Overview
A one dimensional heat conduction model is useful when heat moves along a straight member. This calculator builds a finite element study for that case. It divides the member into equal linear elements. Each element has two nodes. The page assembles the thermal stiffness matrix, applies fixed end temperatures, adds uniform heat generation, and solves unknown nodal temperatures. It then reports element gradients, heat flux, heat rate, and boundary reactions.
Why This Tool Helps
Manual finite element work can be repetitive. Every element needs a stiffness value. Every internal node needs an energy balance. Small rounding errors can change a heat flux result. This tool keeps the process visible. It shows input assumptions, mesh spacing, and computed values. Use it for study checks, classroom examples, or comparison with a larger model.
Formula Used
For a linear element, the element length is Le = L divided by n. The conductive stiffness is ke = kA divided by Le. The element matrix is ke times [[1, -1], [-1, 1]]. Uniform generation gives each element a load of qdot A Le divided by two at each end. After assembly, fixed temperatures are enforced at left and right nodes. Heat flux in each element is q'' = -k times the temperature difference divided by Le. Heat rate is flux times area. Reactions show boundary heat flow needed to maintain imposed temperatures.

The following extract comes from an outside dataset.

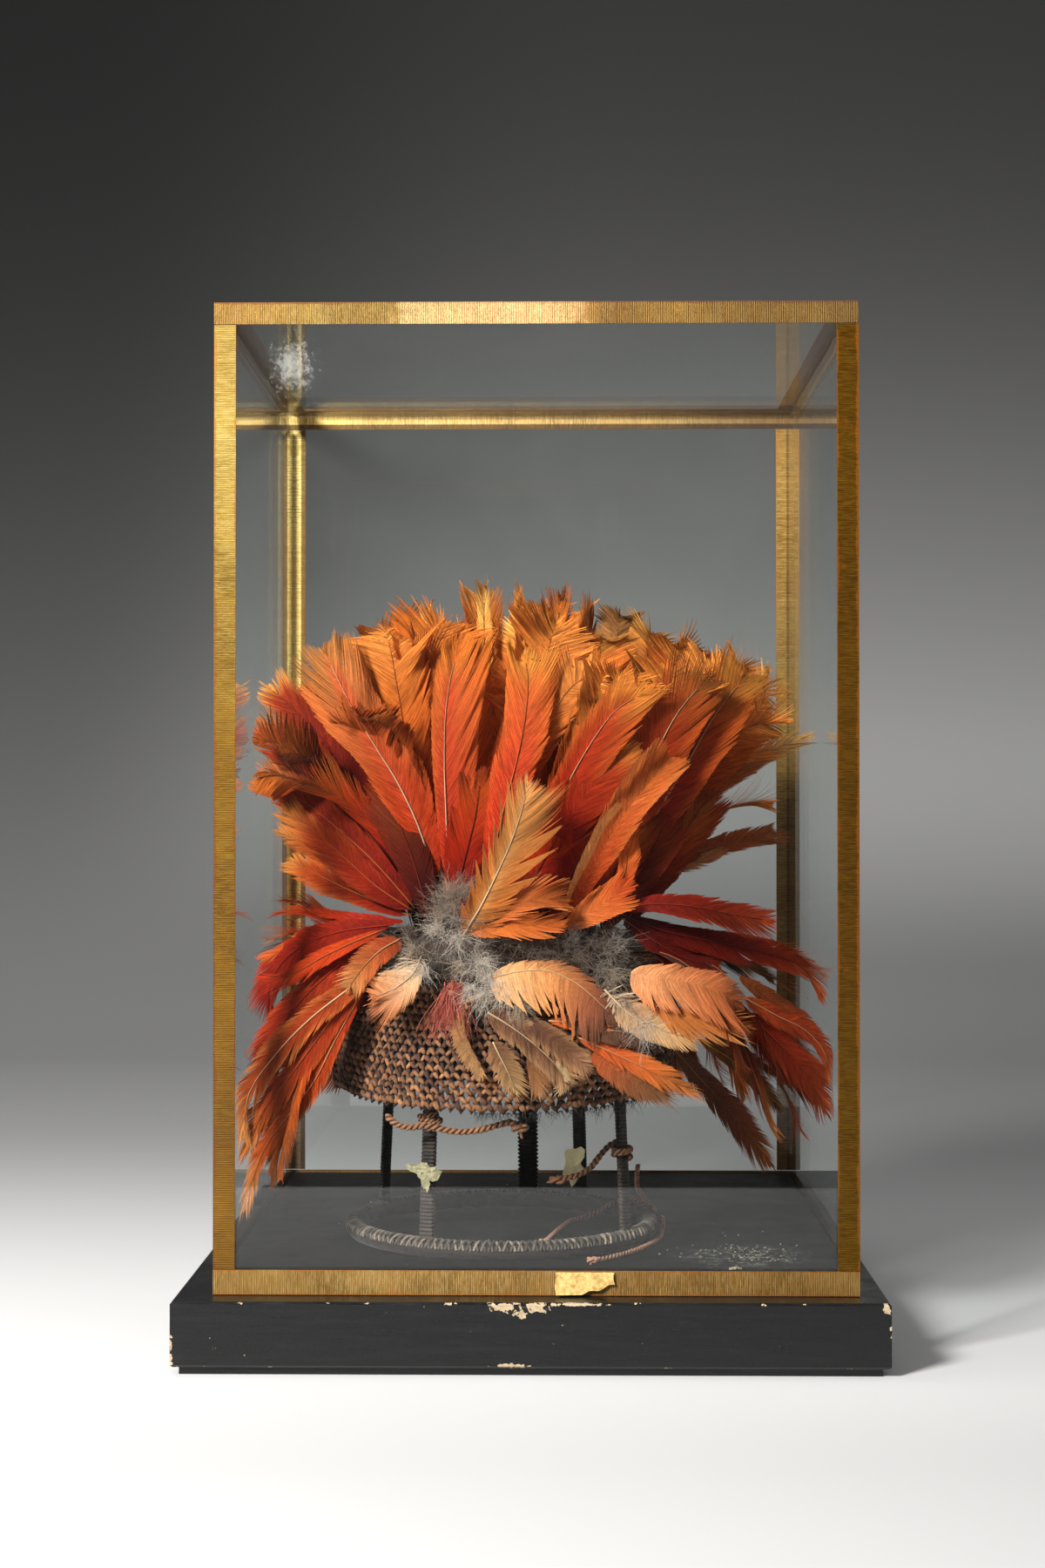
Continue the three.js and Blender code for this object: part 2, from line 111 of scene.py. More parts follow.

How to Use This Calculator
Enter rod length, area, thermal conductivity, element count, and end temperatures. Add uniform heat generation when the material produces heat internally. Submit the form. The result appears below the header and above the form. Review the nodal table first. Then check the element table. A nearly constant flux appears when generation is zero. With generation, flux changes from element to element because heat is being added inside the domain.
Practical Notes
Use consistent units. If length is in meters, area should use square meters. Conductivity should match those units. Very small element counts give a coarse result. More elements improve the temperature curve, especially when generation exists. The method assumes steady state, constant properties, and one directional heat flow. It does not model radiation, contact resistance, transient storage, or two dimensional spreading. Export results for records, reports, or homework verification.